** RECORDS SHOWN **
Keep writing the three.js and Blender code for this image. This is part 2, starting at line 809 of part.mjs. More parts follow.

==

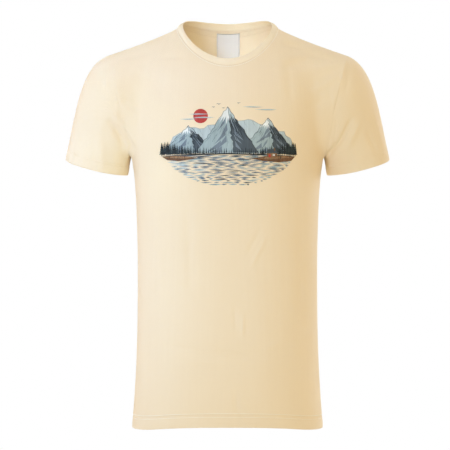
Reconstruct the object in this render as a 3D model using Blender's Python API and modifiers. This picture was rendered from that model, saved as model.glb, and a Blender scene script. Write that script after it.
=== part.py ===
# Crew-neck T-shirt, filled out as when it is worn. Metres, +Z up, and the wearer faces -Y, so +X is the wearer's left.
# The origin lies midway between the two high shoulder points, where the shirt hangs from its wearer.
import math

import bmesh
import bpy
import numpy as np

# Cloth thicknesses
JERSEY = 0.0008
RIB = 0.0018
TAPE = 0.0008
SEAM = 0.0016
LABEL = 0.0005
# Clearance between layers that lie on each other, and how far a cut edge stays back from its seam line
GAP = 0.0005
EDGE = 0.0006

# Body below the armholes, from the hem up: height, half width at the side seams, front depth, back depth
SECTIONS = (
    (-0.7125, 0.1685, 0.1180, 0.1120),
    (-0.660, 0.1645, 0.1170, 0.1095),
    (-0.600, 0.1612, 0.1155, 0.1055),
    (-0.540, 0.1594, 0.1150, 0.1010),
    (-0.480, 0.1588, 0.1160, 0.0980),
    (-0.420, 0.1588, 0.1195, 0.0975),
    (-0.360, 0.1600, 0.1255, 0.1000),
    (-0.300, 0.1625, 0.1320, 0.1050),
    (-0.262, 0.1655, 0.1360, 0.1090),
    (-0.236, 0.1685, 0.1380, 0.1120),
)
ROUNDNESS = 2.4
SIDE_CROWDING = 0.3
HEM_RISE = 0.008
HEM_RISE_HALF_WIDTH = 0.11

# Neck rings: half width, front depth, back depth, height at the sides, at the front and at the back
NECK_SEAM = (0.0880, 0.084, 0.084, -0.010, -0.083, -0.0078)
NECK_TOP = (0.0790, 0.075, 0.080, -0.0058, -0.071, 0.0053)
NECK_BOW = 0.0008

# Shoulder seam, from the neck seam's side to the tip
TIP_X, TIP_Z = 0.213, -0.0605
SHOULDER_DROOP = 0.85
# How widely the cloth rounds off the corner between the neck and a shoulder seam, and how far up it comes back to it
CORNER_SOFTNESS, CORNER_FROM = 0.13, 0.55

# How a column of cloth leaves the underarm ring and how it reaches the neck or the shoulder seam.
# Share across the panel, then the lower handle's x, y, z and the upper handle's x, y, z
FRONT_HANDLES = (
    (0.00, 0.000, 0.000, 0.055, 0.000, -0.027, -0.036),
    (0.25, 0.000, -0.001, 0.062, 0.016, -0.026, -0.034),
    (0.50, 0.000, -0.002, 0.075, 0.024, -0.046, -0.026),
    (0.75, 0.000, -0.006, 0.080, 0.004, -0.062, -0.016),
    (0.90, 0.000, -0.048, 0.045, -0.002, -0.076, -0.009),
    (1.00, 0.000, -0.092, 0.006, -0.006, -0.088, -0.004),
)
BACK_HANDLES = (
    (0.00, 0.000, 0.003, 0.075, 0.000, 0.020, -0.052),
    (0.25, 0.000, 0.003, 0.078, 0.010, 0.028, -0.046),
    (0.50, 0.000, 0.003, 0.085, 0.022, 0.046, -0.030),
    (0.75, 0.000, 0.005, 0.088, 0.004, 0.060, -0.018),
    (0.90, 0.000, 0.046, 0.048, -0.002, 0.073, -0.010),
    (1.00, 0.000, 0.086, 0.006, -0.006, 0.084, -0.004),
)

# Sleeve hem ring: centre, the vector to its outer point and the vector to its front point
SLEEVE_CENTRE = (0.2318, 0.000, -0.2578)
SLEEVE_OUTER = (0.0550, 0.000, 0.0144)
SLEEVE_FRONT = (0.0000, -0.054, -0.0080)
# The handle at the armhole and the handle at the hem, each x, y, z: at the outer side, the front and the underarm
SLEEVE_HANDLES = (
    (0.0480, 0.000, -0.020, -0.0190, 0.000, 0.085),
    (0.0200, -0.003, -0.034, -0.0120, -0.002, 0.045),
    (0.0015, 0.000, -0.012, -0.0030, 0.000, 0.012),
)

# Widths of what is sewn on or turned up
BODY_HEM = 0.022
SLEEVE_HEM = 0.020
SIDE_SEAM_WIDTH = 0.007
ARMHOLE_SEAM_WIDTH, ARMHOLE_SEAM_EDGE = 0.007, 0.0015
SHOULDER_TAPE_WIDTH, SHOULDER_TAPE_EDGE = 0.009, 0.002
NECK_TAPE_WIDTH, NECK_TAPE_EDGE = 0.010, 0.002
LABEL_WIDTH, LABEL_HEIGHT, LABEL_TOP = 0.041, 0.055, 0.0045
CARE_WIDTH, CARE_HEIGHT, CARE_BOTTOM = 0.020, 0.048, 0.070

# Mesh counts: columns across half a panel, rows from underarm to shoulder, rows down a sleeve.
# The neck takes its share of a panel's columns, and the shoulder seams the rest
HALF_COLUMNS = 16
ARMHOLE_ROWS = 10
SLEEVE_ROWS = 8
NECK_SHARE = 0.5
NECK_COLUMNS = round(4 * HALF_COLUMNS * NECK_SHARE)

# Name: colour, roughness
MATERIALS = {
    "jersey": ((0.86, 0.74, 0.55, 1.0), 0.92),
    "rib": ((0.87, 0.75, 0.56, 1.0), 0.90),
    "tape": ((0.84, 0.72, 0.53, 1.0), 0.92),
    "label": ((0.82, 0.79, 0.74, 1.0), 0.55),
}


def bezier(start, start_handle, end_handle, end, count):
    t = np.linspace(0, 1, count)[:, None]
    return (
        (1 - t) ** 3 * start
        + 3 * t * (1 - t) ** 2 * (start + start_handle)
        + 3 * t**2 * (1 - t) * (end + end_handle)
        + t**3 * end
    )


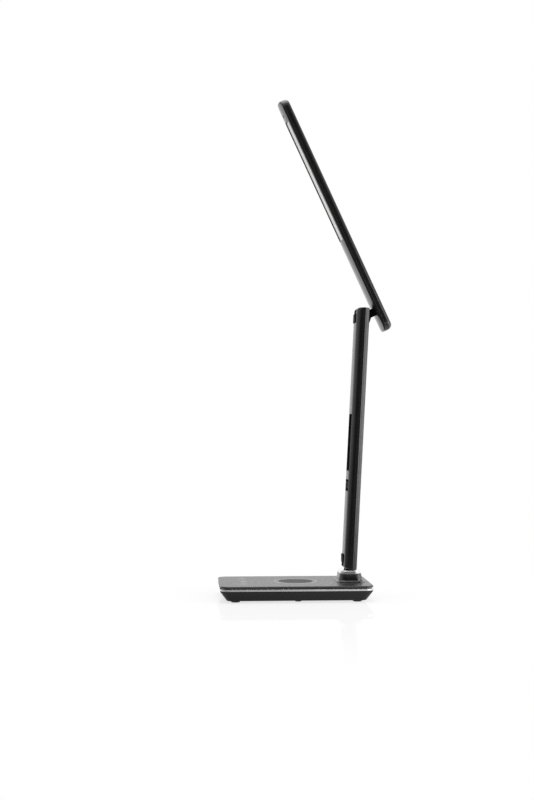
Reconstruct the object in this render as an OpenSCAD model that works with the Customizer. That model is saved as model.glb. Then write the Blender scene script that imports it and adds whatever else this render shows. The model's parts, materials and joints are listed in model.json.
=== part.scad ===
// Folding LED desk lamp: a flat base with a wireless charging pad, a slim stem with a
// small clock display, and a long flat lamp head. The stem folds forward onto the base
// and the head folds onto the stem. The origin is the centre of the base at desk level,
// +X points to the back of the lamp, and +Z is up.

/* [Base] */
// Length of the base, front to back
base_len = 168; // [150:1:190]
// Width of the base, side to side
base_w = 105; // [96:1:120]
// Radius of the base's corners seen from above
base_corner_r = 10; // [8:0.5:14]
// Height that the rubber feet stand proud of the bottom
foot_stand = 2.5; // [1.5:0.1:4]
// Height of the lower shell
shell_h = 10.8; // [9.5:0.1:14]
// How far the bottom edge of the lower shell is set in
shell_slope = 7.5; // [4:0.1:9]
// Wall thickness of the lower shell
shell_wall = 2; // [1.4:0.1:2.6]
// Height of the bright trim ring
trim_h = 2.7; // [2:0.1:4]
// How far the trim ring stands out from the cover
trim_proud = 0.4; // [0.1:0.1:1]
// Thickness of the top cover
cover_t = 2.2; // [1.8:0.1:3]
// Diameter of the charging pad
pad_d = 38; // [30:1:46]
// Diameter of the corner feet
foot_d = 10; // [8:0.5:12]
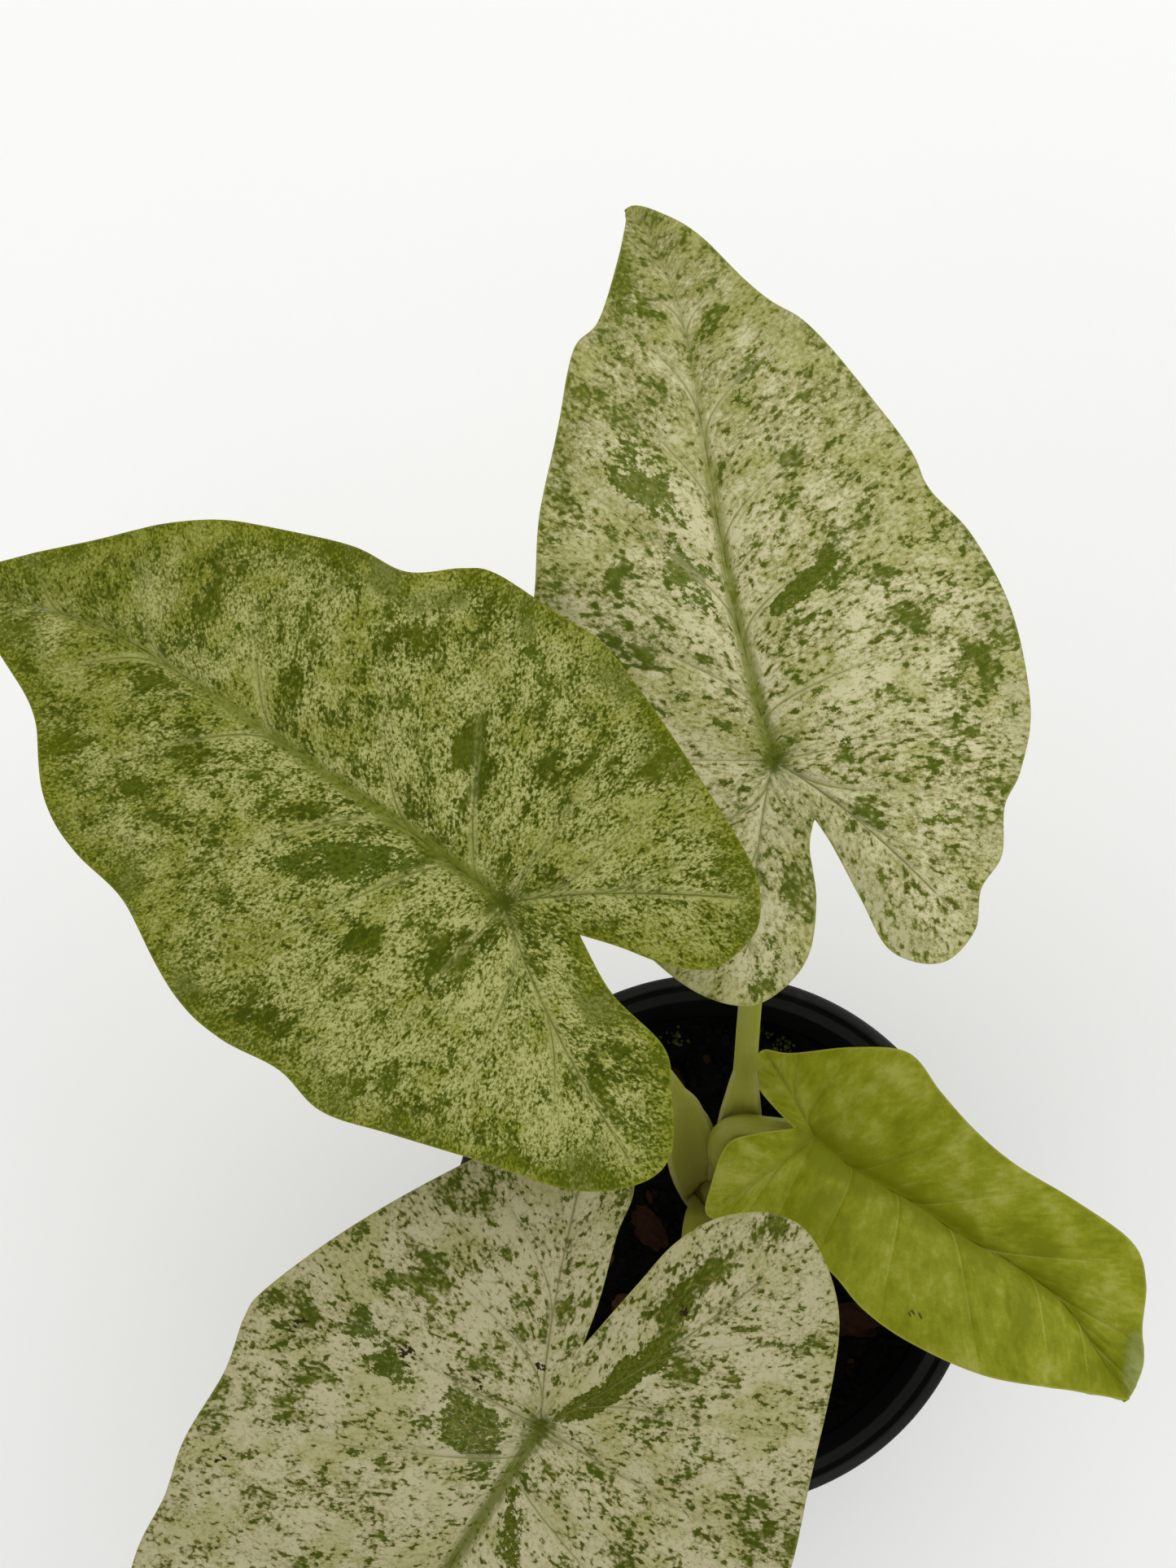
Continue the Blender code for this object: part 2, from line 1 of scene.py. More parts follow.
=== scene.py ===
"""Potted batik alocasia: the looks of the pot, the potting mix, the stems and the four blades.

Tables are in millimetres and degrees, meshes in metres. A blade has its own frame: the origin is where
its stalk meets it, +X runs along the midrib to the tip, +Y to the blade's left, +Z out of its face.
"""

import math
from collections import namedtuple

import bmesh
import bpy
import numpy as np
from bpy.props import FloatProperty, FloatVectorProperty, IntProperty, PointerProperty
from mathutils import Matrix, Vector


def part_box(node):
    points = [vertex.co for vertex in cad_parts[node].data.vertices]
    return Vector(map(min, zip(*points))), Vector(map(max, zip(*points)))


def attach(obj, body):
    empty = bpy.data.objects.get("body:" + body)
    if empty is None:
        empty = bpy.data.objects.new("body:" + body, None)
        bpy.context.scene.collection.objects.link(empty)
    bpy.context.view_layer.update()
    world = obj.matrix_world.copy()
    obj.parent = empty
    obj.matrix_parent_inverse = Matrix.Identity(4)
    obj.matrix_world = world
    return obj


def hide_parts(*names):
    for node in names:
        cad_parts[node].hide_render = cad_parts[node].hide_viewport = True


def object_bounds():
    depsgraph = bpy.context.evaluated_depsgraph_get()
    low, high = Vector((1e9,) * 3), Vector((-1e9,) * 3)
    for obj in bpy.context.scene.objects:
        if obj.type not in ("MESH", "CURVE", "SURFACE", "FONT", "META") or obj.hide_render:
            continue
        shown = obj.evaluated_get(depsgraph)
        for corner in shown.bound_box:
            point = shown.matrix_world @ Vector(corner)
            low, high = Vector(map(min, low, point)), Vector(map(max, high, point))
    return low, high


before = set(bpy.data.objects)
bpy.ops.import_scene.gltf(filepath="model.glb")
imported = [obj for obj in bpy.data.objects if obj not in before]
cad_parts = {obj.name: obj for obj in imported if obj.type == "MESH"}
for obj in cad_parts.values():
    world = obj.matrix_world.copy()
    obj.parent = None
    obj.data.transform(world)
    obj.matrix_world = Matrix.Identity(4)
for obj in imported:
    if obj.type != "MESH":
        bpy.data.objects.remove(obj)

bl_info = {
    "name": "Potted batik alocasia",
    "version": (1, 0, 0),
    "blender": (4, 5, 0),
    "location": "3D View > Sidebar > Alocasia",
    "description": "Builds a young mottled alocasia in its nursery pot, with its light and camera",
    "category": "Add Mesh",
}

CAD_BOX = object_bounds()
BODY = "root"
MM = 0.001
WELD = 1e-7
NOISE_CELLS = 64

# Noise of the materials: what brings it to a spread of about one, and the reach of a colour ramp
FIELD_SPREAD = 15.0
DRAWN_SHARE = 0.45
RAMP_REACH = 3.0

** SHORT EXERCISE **
Above this instruction are the records; retype exactly the lines from the one containing "Continue the Blender" up to and including the one containing "the four blades.".

** EXERCISE RESPONSE **
Continue the Blender code for this object: part 2, from line 1 of scene.py. More parts follow.
=== scene.py ===
"""Potted batik alocasia: the looks of the pot, the potting mix, the stems and the four blades.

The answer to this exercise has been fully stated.